In this work, GIS technology and land use data were used to assess changes in ESV from 2000 to 2016 and to analyze the impact of land development activities on ESV in Hangzhou’s western suburban area over this period. The main conclusions can be summarized as follows.

Land use types in Hangzhou’s western suburban area changed significantly from 2000 to 2016, especially between 2010 and 2016. The most noticeable change of these land use types was an increase of 36.38 km2 in construction land. Meanwhile, the area of cultivated and forest lands decreased by 28.93 and 30.81 km², respectively, due to industry agglomeration activities. This development markedly affected the aerial distribution of land use in the area.

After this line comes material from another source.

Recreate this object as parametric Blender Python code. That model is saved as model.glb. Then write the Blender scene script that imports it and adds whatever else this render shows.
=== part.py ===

The total ESV in Hangzhou’s ecologically sensitive area decreased from $109.95 million to $87.09 million between 2000 and 2016 (a decline of 32.73%). Among these ecosystem services, water conservation, waste treatment, and soil formation and protection accounted for the three largest proportions of the total ESV. Over this period, raw material, gas regulation, and soil formation and protection experienced a noticeable decline, decreasing by more than 20%, especially in 2011–2016. The ESV provided by each land use type significantly differed. The change rate of the ESV of the ecological lands (such as forest and cultivated lands) was considerably more pronounced than that of the artificial lands (such as rural and construction lands).

The establishment of the agglomeration of the scientific and technology–innovation industry in western Hangzhou led to a rapid increase in construction land. Land development activities thus emerged as the main factor influencing the changes of the total ESV in Hangzhou’s sensitive suburban area. In addition, the elasticity of ESV changes with respect to land use change during 2000–2005 and 2006–2010 were lower than 1 but rapidly increased to 4.08, indicating that a conversion of 1% in land use change would result in an average ESV change of 4.08%. Finally, the impact of land development activities on ESV was remarkable in Hangzhou’s western suburban area after 2010.